Use bank mobile apps
With technological advancements, nearly all banks have mobile applications that make it easy for customers to enjoy various services. Depending on your bank, download its mobile application for your accounts and use it to monitor your accounts.
Leverage online banks
If you are not satisfied with your current banks’ online platform or mobile banking service, you can go for various available online banks that offer free checking accounts. Online banks have made it easy for many to complete transactions from the comfort of their homes. They also have few overhead costs, accounts have low fees, and high returns.

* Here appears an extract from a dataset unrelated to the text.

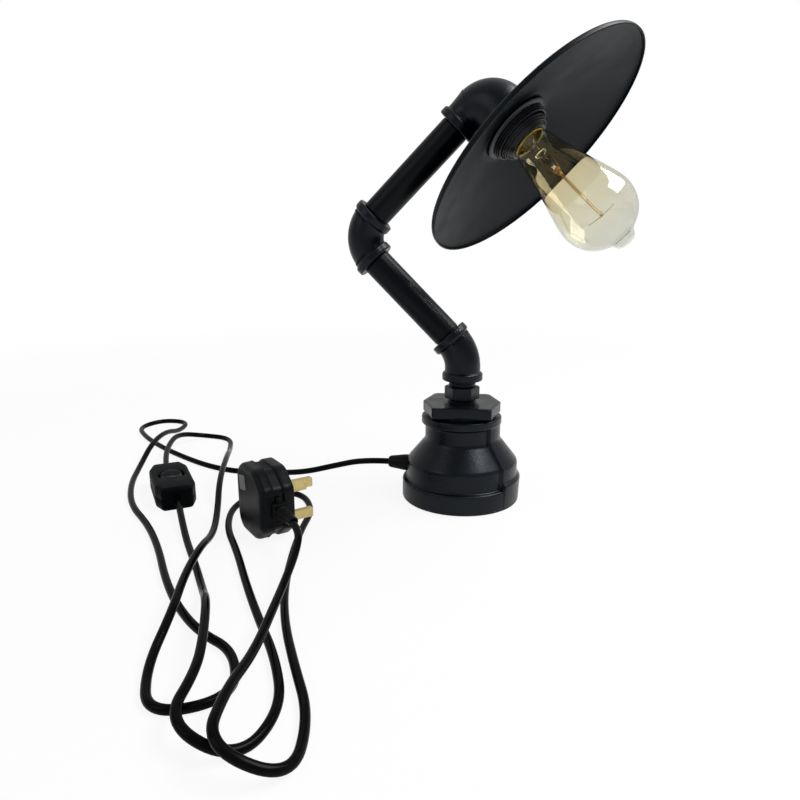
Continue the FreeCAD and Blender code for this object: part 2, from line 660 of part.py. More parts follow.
def filament(button, spider, wire):
    """Long hairpin strands between the lower and upper support wires."""
    strands = []
    arms = []
    count = 4
    near, far = S["strand_low"], S["strand_high"]
    low, high = button + 5.0, spider - 2.0
    lean = math.degrees(math.atan2((far - near).value, (high - low).value))
    rise = math.hypot((far - near).value, (high - low).value)
    inner = S["rod_radius"] + 0.05
    for index in range(count):
        angle = 360.0 / count * index
        c, s = math.cos(math.radians(angle)), math.sin(math.radians(angle))
        turn = Rotation(Z_AXIS, angle) * Rotation(Y_AXIS, lean)
        strands.append(cylinder(wire, rise, x=near * c, y=near * s, z=low, turn=turn))
        outward = Rotation(Z_AXIS, angle) * Rotation(Y_AXIS, 90)
        for reach, level in ((S["spider_radius"], high + 0.9), (near + wire, low - 0.9)):
            arms.append(cylinder(0.3, reach - inner, x=inner * c, y=inner * s, z=level, turn=outward))
    keep(compound(*strands), "filament", LIGHT)
    keep(compound(*arms), "filament_supports", LIGHT)


# ---------------------------------------------------------------- cord

FLOOR = S["cord_diameter"].value / 2
HUMP = 12.4
TALL = 17.0
GRIP_AXIS = S["grip_height"].value
SWITCH_AXIS = S["switch_axis"].value
PLUG_AXIS = S["plug_width"].value / 2
SWITCH_SPOT = Vector(-225, -48, 0)
SWITCH_ALONG = Vector(0.6, -0.8, 0)
PLUG_SPOT = Vector(-124, -99, PLUG_AXIS)
PLUG_CABLE = Vector(math.sqrt(0.5), -math.sqrt(0.5), 0)
SWITCH = Placement(SWITCH_SPOT, Rotation(SWITCH_ALONG, Z_AXIS.cross(SWITCH_ALONG), Z_AXIS, "ZXY"))
PLUG_PINS = Z_AXIS.cross(PLUG_CABLE)
PLUG = Placement(PLUG_SPOT, Rotation(Z_AXIS, PLUG_CABLE * -1, PLUG_PINS * -1, "ZXY"))


def lamp_route(grip_tip):
    """Route points of the cord from the base to the switch."""
    end = SWITCH_SPOT - SWITCH_ALONG * (S["switch_length"].value / 2)
    return [
        (-grip_tip, 0, GRIP_AXIS), (-80, 1, 23.5), (-105, 4, 16), (-136, 10, 5.5), (-168, 12, FLOOR),
        (-199, 9, FLOOR), (-229, 18, FLOOR), (-265, 38, FLOOR), (-301, 62, FLOOR), (-335, 90, FLOOR),
        (-361, 120, FLOOR), (-351, 152, FLOOR), (-319, 150, FLOOR), (-311, 116, FLOOR), (-305, 80, HUMP),
        (-297, 42, HUMP), (-287, 4, FLOOR), (-269, -38, FLOOR), (-243, -78, FLOOR), (-210, -108, FLOOR),
        (-182, -141, FLOOR), (-157, -176, FLOOR), (-134, -203, FLOOR), (-110, -224, FLOOR),
        (-84, -236, FLOOR), (-69, -268, FLOOR), (-101, -287, FLOOR), (-119, -258, FLOOR),
        (-124, -224, HUMP), (-137, -188, HUMP), (-146, -152, HUMP), (-157, -114, FLOOR),
        (-172, -77, FLOOR), (-190, -36, HUMP), (-211, 22, HUMP), (-229, 64, FLOOR), (-245, 101, FLOOR),
        (-277, 106, FLOOR), (-289, 75, HUMP), (-278, 38, HUMP), (-261, 3, 10.5),
        (end.x, end.y, SWITCH_AXIS)]


def plug_route():
    """Route points of the cord from the switch to the plug."""
    start = SWITCH_SPOT + SWITCH_ALONG * (S["switch_length"].value / 2)
    end = PLUG_SPOT + PLUG_CABLE * (S["plug_length"].value / 2 + S["plug_relief"].value)
    return [
        (start.x, start.y, SWITCH_AXIS), (-191, -96, 6.5), (-169, -128, FLOOR), (-148, -156, FLOOR),
        (-127, -186, FLOOR), (-112, -210, HUMP), (-98, -240, HUMP), (-88, -266, HUMP), (-84, -300, HUMP),
        (-52, -303, FLOOR), (-46, -271, FLOOR), (-62, -238, FLOOR), (-86, -204, FLOOR),
        (-107, -172, FLOOR), (-129, -136, FLOOR), (-154, -100, FLOOR), (-166, -62, FLOOR),
        (-155, -31, FLOOR), (-124, -28, FLOOR), (-104, -58, FLOOR), (-100, -98, FLOOR),
        (-92, -137, FLOOR), (-82, -175, FLOOR), (-69, -208, FLOOR), (-52, -240, FLOOR),
        (-33, -273, FLOOR), (-28, -308, FLOOR), (-60, -313, TALL), (-66, -282, TALL), (-68, -250, HUMP),
        (-73, -216, HUMP), (-78, -184, HUMP), (-80, -158, 19), (-85.1, -137.9, 24),
        (end.x, end.y, PLUG_AXIS)]


def route_wire(points):
    """Straight runs joined by tangent arcs, with the smallest arc radius."""
    spots = [Vector(*p) for p in points]
    edges = []
    smallest = 1e9
    here = spots[0]
    for before, corner, after in zip(spots, spots[1:], spots[2:]):
        incoming, outgoing = corner - before, after - corner
        run = min(incoming.Length, outgoing.Length)
        incoming.normalize()
        outgoing.normalize()
        half = incoming.getAngle(outgoing) / 2
        take = 0.45 * run
        smallest = min(smallest, take / math.tan(half))
        start, end = corner - incoming * take, corner + outgoing * take
        bisector = (outgoing - incoming).normalize()
        radius = take / math.tan(half)
        middle = corner + bisector * (radius / math.cos(half) - radius)
        edges.append(Part.LineSegment(here, start).toShape())
        edges.append(Part.Arc(start, middle, end).toShape())
        here = end
    edges.append(Part.LineSegment(here, spots[-1]).toShape())
    return Part.Wire(edges), smallest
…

Call your bank immediately you notice suspicious activity
Make a point of notifying your bank immediately if you notice an unfamiliar or excessive charge than what you agreed on your account. If the transaction is still pending, the bank will wait until the transaction is posted before initiating a dispute. Note that some businesses, such as gas stations, rental car agencies, and hotels will place holds on payments made from your account. Therefore, if you see a pending charge, this could be the reason.
The Bottom Line
Hopefully, there is some light as to the many concerns as to “how often should you typically monitor your checking account.” Simply put, you should make it a habit to monitor all your accounts, not only the checking account. This answers the common question everyone has when it comes to making a transaction, “what is my account balance?” Check on your savings and credit card accounts, as well. You should do this at least every week or twice a week. This ensures that all your account details are correct, and charges are accurate. Dispute inaccurate charges and transactions immediately they are posted.